Identify all lines of the data containing the string "with" and copy them.

[Stored dataset items]

----------

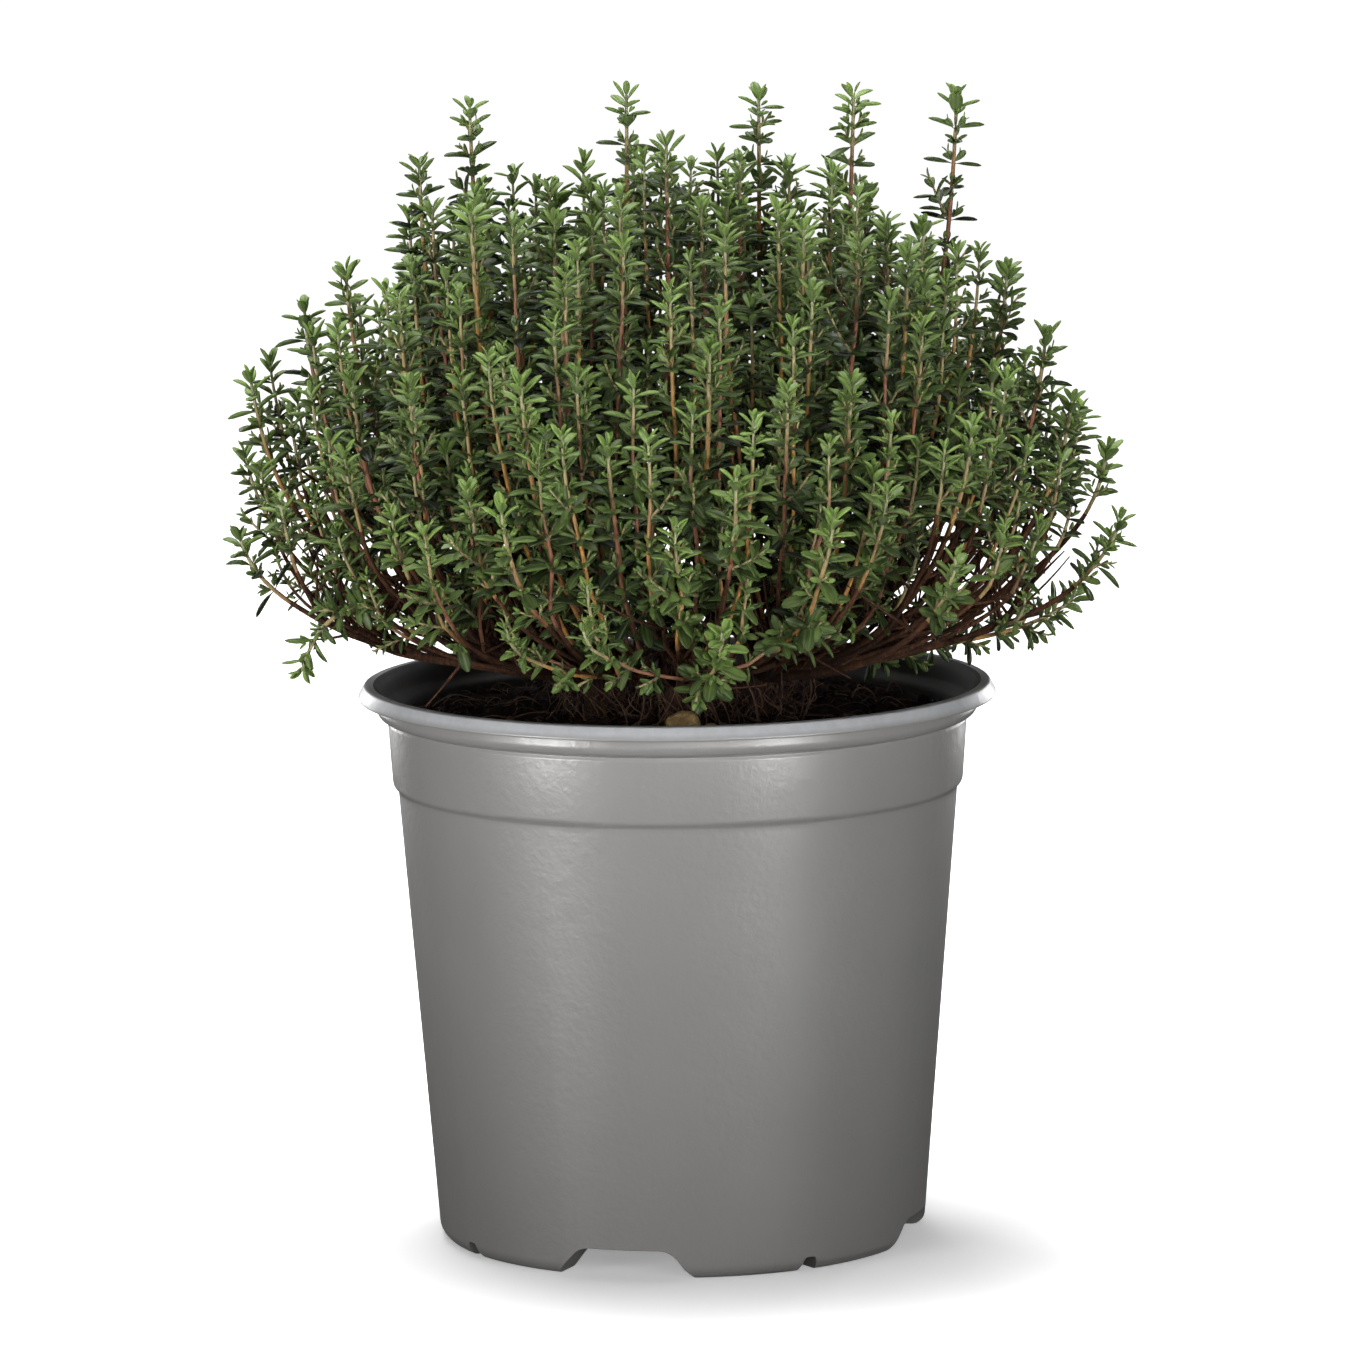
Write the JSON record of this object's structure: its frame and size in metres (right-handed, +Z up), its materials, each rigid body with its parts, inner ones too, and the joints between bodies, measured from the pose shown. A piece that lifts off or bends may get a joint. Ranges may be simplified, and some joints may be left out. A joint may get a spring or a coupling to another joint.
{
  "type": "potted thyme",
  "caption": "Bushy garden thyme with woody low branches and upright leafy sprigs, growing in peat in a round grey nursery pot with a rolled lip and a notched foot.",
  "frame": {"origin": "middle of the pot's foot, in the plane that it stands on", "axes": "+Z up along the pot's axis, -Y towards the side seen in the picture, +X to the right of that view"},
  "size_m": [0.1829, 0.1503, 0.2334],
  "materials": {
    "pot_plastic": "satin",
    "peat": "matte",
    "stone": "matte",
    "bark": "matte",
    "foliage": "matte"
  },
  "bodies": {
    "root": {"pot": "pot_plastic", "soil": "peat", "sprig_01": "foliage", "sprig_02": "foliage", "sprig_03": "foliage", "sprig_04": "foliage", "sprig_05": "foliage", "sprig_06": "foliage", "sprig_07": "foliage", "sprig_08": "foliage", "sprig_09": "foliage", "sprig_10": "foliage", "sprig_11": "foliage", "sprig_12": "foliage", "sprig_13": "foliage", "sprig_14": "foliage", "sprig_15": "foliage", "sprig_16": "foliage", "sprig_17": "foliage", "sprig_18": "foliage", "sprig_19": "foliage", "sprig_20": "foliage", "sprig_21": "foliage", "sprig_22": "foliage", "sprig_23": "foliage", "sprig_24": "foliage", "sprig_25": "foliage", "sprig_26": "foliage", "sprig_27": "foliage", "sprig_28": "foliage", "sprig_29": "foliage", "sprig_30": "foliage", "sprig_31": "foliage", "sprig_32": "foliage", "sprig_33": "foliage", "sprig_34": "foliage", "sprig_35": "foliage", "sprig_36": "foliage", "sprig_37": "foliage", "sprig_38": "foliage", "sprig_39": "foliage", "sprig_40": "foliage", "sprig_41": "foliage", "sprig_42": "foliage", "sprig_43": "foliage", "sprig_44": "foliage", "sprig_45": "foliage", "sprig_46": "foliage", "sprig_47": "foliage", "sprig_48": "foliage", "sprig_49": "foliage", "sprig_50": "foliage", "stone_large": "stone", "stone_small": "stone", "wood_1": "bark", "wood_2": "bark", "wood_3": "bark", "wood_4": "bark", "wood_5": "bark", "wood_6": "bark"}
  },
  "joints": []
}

----------

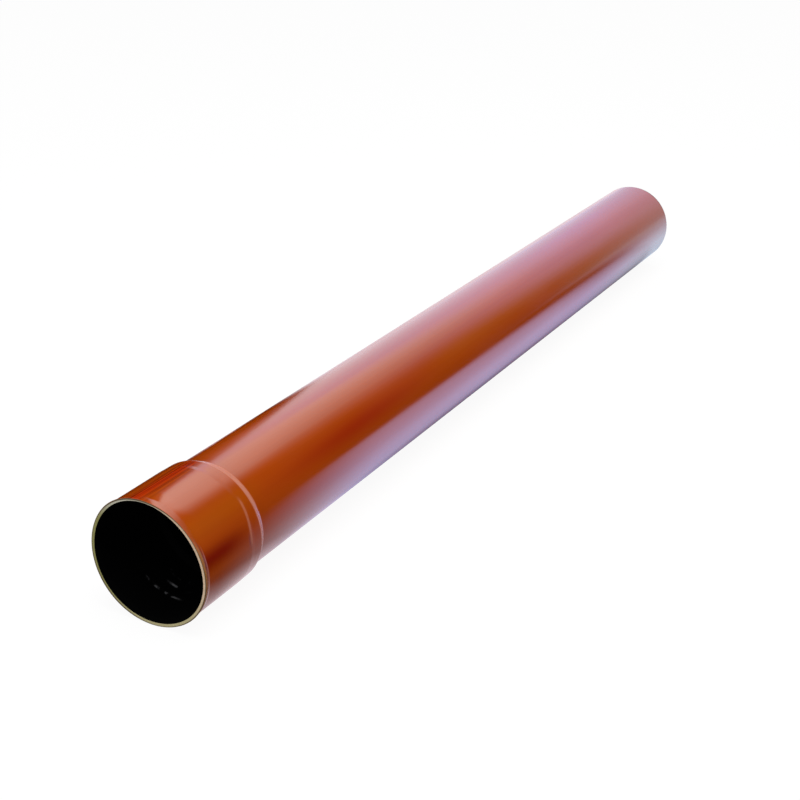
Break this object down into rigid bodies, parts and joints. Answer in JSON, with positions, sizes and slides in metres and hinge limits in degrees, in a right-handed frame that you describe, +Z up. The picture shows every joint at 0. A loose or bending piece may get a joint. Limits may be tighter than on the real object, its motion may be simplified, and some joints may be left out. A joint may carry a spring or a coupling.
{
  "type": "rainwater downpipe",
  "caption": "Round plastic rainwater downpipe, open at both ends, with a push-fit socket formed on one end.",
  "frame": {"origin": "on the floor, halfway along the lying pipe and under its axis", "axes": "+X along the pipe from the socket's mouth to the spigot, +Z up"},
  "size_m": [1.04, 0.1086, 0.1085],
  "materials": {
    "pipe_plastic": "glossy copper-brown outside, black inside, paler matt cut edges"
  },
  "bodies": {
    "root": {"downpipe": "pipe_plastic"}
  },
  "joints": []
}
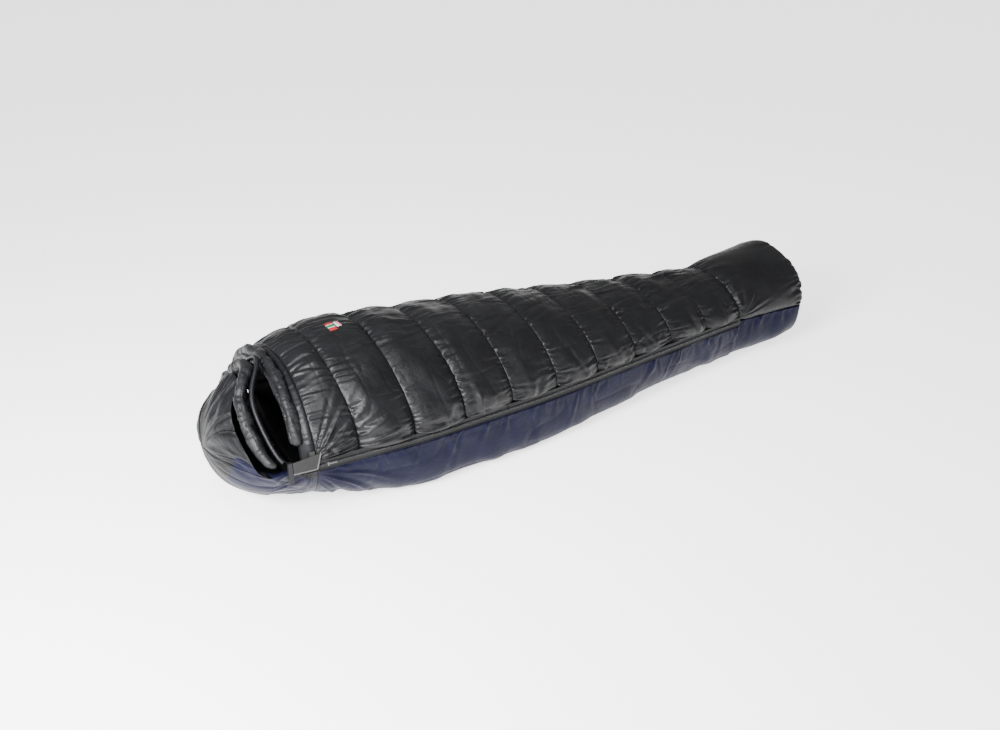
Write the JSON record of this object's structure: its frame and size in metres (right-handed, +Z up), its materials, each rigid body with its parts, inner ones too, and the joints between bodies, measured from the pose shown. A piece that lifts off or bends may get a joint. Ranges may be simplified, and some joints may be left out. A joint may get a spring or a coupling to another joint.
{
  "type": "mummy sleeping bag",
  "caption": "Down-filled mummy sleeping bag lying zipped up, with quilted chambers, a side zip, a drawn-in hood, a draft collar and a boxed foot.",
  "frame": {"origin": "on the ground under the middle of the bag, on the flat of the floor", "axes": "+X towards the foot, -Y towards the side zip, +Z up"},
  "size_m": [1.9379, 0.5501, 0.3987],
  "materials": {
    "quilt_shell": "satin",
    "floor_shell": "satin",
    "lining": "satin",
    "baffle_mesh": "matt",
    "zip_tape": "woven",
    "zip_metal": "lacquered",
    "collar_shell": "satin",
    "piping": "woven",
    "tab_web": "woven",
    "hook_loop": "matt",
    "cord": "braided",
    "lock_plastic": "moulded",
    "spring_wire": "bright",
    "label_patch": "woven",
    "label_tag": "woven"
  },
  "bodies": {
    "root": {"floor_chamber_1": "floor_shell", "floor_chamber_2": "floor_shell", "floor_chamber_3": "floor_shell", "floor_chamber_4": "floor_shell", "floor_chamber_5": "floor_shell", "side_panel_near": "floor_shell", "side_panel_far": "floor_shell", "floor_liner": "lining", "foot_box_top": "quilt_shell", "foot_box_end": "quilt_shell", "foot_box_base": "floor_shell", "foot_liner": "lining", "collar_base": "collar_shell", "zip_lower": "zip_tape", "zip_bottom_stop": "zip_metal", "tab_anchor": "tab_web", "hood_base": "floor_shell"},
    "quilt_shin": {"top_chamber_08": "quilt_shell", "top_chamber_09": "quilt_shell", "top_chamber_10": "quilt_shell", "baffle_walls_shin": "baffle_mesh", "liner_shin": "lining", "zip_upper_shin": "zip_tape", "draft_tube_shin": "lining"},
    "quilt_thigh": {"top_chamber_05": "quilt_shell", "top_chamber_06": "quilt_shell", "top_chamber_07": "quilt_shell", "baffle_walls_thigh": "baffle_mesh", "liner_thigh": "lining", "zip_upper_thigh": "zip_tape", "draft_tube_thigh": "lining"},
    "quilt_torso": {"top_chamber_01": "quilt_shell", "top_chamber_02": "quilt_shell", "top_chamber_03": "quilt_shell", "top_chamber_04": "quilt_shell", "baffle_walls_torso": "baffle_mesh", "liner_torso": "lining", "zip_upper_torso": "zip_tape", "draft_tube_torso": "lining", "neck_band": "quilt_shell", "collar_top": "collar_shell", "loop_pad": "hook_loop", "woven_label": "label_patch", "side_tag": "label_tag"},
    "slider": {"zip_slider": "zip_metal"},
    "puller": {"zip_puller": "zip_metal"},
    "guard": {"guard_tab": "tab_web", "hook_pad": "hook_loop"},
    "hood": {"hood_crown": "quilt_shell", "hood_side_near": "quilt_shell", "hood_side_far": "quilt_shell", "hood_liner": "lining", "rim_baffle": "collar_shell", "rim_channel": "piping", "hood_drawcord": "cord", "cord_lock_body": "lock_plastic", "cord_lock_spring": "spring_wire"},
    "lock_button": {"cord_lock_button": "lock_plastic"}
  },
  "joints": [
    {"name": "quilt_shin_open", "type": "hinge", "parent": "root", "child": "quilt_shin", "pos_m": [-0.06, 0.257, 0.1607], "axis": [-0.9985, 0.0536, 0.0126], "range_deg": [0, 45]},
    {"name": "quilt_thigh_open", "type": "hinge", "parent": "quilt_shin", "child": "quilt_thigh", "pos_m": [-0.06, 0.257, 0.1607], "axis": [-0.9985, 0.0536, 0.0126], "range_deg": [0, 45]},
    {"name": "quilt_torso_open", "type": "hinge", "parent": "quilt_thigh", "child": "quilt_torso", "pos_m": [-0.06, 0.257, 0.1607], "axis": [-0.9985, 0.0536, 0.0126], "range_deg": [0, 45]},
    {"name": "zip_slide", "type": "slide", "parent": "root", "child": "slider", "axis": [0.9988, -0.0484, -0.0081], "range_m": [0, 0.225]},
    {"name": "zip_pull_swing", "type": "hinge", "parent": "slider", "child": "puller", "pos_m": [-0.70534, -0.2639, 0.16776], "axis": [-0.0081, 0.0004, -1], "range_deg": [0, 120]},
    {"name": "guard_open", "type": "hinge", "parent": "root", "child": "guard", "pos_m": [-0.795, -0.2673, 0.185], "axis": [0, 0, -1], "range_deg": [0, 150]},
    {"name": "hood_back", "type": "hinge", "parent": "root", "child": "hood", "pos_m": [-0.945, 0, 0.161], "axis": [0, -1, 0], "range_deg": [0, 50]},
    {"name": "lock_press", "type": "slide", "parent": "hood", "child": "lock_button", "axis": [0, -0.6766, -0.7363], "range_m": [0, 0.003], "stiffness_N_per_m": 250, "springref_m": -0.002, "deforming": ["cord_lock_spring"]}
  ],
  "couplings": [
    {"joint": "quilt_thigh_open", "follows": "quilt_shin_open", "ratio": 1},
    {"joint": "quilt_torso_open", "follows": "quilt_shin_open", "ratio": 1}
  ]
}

----------

Answer:
Write the JSON record of this object's structure: its frame and size in metres (right-handed, +Z up), its materials, each rigid body with its parts, inner ones too, and the joints between bodies, measured from the pose shown. A piece that lifts off or bends may get a joint. Ranges may be simplified, and some joints may be left out. A joint may get a spring or a coupling to another joint.
  "caption": "Bushy garden thyme with woody low branches and upright leafy sprigs, growing in peat in a round grey nursery pot with a rolled lip and a notched foot.",
Break this object down into rigid bodies, parts and joints. Answer in JSON, with positions, sizes and slides in metres and hinge limits in degrees, in a right-handed frame that you describe, +Z up. The picture shows every joint at 0. A loose or bending piece may get a joint. Limits may be tighter than on the real object, its motion may be simplified, and some joints may be left out. A joint may carry a spring or a coupling.
  "caption": "Round plastic rainwater downpipe, open at both ends, with a push-fit socket formed on one end.",
Write the JSON record of this object's structure: its frame and size in metres (right-handed, +Z up), its materials, each rigid body with its parts, inner ones too, and the joints between bodies, measured from the pose shown. A piece that lifts off or bends may get a joint. Ranges may be simplified, and some joints may be left out. A joint may get a spring or a coupling to another joint.
  "caption": "Down-filled mummy sleeping bag lying zipped up, with quilted chambers, a side zip, a drawn-in hood, a draft collar and a boxed foot.",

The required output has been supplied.